Revenue Code (RC) Imputations
Use revenue code rates from hospital MRFs to impute HCPCS codes. RC = Revenue Code — the 4-digit codes hospitals use to report services at the departmental level (e.g., 0120 = Medical/Surgical Supplies).
Why Revenue Codes?
Hospital MRFs sometimes report rates at the revenue code family level rather than at the individual HCPCS level. For example, a hospital might report a single rate for "Operating Room" (RC 036x) without breaking it down by individual procedure codes. The RC imputations reverse-engineer HCPCS rates from these family-level prices using crosswalk tables.
Three RC Imputation Types
- RC Global: A payer posts a single rate for a revenue code family in
core_rates(billing_code_type = 'RC'). CLD applies this rate to all HCPCS codes in that family. Scoped to inpatient RCs (codes starting with 00, 01, 020, 021). →tmp_int_imputations_rc_global - RC HCPCS: More granular crosswalk from revenue codes to specific HCPCS codes using
rc_to_hcpcs_cross_validated_75. When a payer reports an RC rate, this table maps it to the specific HCPCS codes that are typically billed under that revenue code. →tmp_int_imputations_rc_hcpcs - RC Carveout: Some HCPCS codes have specific pricing that overrides the family rate — they are "carved out" of the RC imputation and treated separately.
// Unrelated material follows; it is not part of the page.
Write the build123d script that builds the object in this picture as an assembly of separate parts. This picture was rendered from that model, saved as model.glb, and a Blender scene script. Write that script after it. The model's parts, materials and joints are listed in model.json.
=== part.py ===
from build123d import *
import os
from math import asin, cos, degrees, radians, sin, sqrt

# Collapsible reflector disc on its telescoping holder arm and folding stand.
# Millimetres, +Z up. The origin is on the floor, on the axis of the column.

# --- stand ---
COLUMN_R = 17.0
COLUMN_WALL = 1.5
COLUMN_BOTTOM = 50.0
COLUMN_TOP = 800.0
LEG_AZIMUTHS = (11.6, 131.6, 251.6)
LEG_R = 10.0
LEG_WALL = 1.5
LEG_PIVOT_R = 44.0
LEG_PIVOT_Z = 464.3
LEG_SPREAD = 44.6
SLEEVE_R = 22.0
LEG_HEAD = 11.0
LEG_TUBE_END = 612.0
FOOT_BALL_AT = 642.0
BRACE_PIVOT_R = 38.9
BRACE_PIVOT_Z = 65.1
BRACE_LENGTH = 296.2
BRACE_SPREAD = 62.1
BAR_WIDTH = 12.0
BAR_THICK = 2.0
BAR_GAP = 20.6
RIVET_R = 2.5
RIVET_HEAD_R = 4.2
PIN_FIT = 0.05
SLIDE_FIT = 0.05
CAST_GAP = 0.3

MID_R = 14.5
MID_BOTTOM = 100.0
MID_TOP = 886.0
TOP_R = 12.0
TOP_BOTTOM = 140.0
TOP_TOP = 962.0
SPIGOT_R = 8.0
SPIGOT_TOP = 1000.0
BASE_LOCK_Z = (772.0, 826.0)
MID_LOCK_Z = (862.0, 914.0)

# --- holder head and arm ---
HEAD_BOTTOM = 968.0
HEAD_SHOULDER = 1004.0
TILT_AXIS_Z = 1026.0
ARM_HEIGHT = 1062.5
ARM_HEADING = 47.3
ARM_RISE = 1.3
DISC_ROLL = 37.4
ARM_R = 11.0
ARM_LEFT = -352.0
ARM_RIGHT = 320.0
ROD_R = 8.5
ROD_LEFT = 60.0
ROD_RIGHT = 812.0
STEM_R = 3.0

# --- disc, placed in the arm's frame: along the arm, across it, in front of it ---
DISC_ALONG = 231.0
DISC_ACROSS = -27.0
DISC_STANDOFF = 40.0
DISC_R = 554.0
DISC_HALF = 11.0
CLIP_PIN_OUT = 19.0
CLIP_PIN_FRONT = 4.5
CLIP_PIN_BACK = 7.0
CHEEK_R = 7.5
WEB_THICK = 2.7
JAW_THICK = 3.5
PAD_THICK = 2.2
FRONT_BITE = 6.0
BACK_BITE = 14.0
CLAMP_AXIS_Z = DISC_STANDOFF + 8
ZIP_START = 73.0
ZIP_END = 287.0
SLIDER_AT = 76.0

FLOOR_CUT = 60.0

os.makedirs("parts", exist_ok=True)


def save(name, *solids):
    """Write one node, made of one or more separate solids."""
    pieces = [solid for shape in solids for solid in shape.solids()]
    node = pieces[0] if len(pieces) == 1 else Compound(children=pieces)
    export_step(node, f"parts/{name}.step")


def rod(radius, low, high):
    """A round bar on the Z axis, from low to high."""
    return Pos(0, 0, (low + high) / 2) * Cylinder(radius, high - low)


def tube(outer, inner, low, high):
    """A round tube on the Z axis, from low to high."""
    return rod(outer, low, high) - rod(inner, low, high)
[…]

RC imputations are preprocessing inputs, not the final imputation output. They feed into the main imputations.sql chain alongside long rates, providing additional rate observations for the tier aggregations.
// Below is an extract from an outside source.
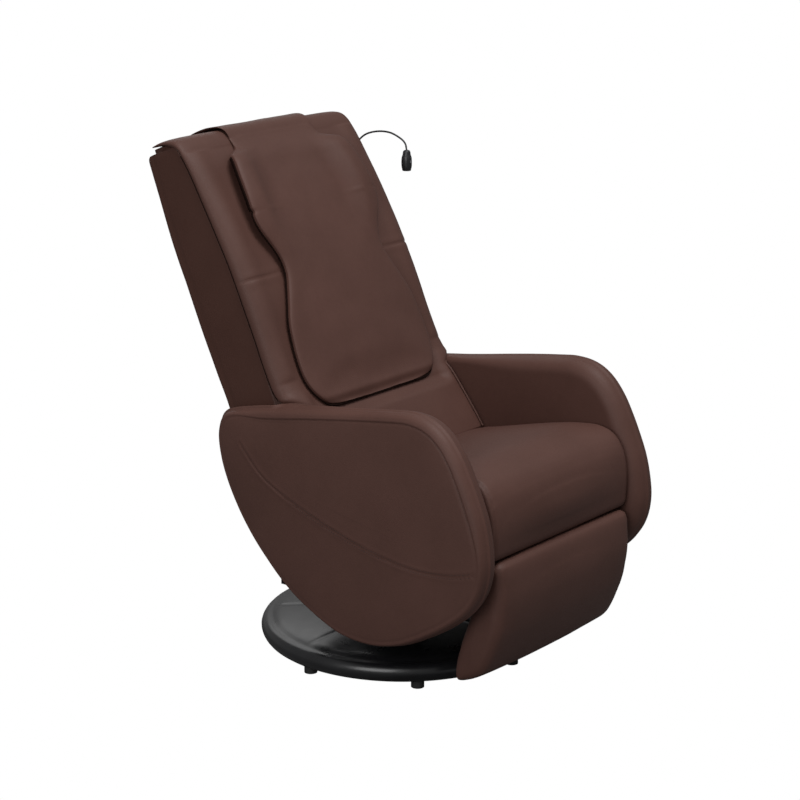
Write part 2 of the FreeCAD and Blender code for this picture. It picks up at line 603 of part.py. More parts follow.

CSTM & APR-DRG Imputations
Late-stage fallback imputations after the main chain. CSTM uses surgical procedure groupers; APR-DRG uses the crosswalk from MS-DRG outputs.
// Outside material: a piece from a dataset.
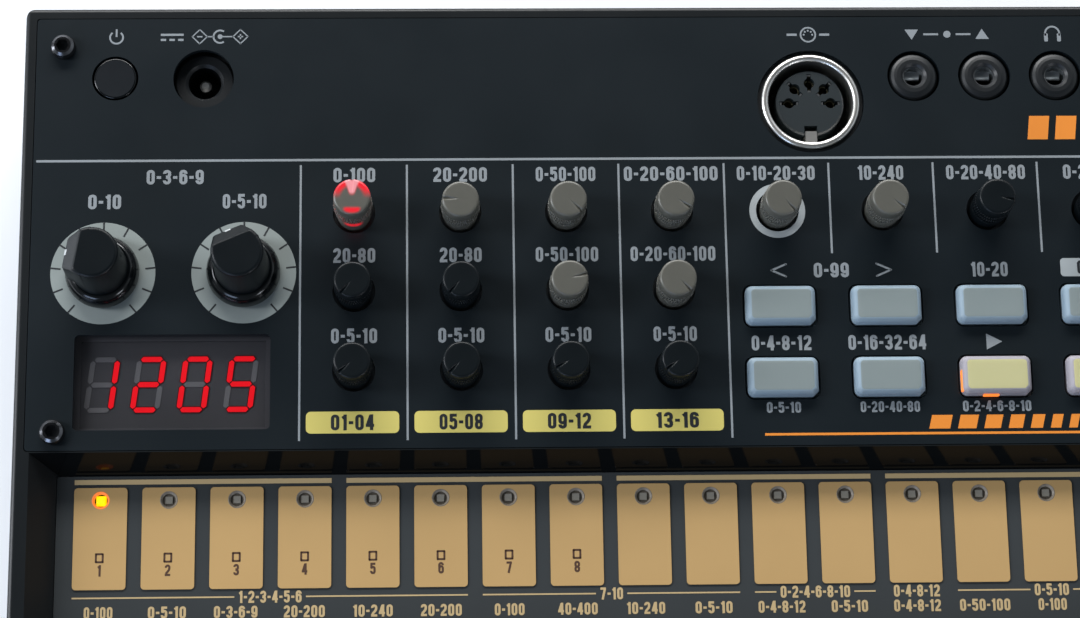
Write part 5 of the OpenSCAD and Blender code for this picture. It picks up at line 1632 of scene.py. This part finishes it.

CSTM (Custom Surgical Grouper) Imputations
Some payers structure their contracts around surgical procedure tiers rather than individual HCPCS codes. CSTM imputations encode these payer-specific grouper relationships:
- Reference tables:
tq_intermediate.cld_utils.contract_surg_grouper_{payer}_v0— one per payer (UHC, Aetna, Cigna, etc.) - Groups HCPCS codes into procedure tiers; imputes missing codes using tier averages from the payer's observed rates
- Source: pulls from
core_ratesjoined to network/provider spines — scoped to Inpatient and Outpatientbill_types - Output:
tmp_int_imputations_cstm
APR-DRG Imputations
APR-DRG ROIDs (used by some hospitals instead of MS-DRG) can be imputed by leveraging the derived and CSTM imputation outputs for related MS-DRGs, then crosswalking back via the APR-DRG crosswalk table:
- Filter
rate_object_spaceto APR-DRG billing codes - Aggregate derived imputations and CSTM imputations using the APR-DRG → MS-DRG crosswalk
- Join back with gross charges for the APR-DRG ROID
- Output:
tmp_int_imputations_aprdrg
Imputation order matters: Main imputations → MS-DRG base rates → Derived imputations → CSTM → APR-DRG. Each stage can use outputs from previous stages. CSTM and APR-DRG are last resorts — they only activate when earlier stages found nothing.